Felt
Amplify
Something very bad happened to Amy (absorbing first-time actor Amy Everson), the protagonist of Felt.
We're never told exactly what it was, but we can guess. "Every time I close my eyes, I just relive the trauma," she murmurs in a voiceover that opens the movie. Her friends have to coax her out of her house, which is filled with her artwork — sculptures of penises and vaginas, broken dolls, and toothbrushes shaped like nude torsos. When she does go out, she swaps water for alcohol — in shot glasses, or mixed with cranberry juice — like a spell of protection.
Felt, which is directed by Jason Banker (Toad Road) and is inspired by star and co-writer Everson's work and experiences, has played genre festivals and is being billed as a "feminist psychological thriller." But for the majority of its runtime, it's more of a movie about living with trauma than one that seems to be escalating toward horror. It's a choice that is ultimately more provocatively feminist than the dialogue, which can tend toward the clunkily didactic — when Amy tells someone that "just the struggle of being female is that you’re constantly objectified and discredited," it's more treatise than conversation.
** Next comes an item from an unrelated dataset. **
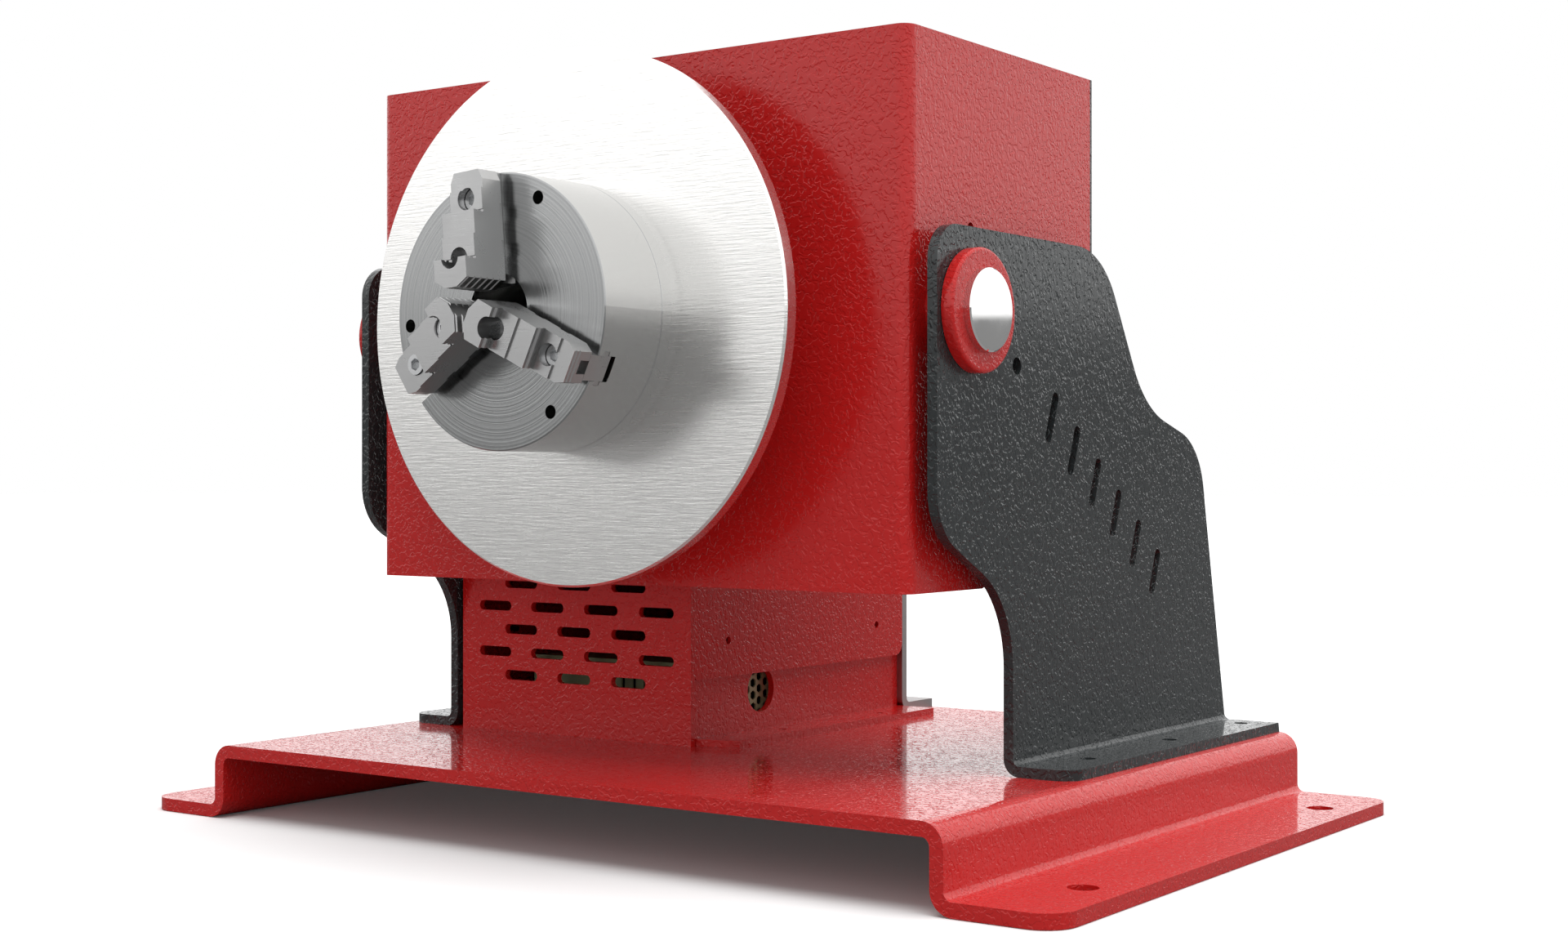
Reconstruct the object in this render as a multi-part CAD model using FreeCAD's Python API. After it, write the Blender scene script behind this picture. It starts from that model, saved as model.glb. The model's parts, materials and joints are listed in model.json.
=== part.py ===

Slasher films love their Final Girls, but rarely bother with what happens to them in the aftermath of their terrible experiences. The fact that Amy has survived her assault isn't in question — what's at stake is what her life is going to be like in the afterwards, when, as she puts it at the start of the film, she's never safe. Amy channels her distress into her distinctive artwork, making herself masks out of fabric, and muscles, and a nude suit with a penis, like some sweded version of shapeshifting.
Felt
Amplify
Amy's work and her affect are so quirky that few people — not the largely awful guys she goes on dates with, not the friends who get frustrated with her — see the distress and anger underneath. She's obsessed with genitals and bodily functions, as if to confront any sexualization and defuse it by redirecting the conversation toward a more childlike approach to her body. She shows up at a racy photo shoot in panties with a felt vagina and pubic hair attached, announcing that "sexiness is overrated." Her follow-up, that "being human is overrated," goes uncommented on in the ensuing chaos. In dream-like interludes, she wanders by herself in spooky homemade masks and costumes, as if trying to force some physical change in herself.
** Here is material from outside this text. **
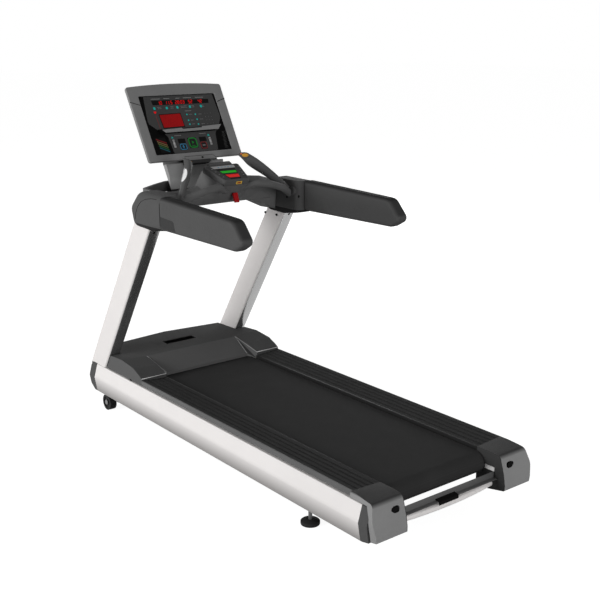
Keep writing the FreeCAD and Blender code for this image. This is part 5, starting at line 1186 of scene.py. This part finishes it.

Felt wears its feminism like branding, particularly toward the end, when Amy starts to open up to and trust a seemingly nice guy named Kenny (Kentucker Audley), and the movie finally starts to move toward an inevitably dark conclusion. But it feels fresh in its point of view, despite the heavier handed moments. It focuses on what it's like to have taken abuse and to continue, in smaller ways, to take it — to have people discount your pain or tell you to smile or, as one of Amy's suitors does, claim that roofies are a myth that women cite when they're embarrassed about the sex they had. It's a reminder that while genre movies usually look toward violence, there's just as rich territory to be explored in what happens after it, in the marks it leaves that go beyond the physical.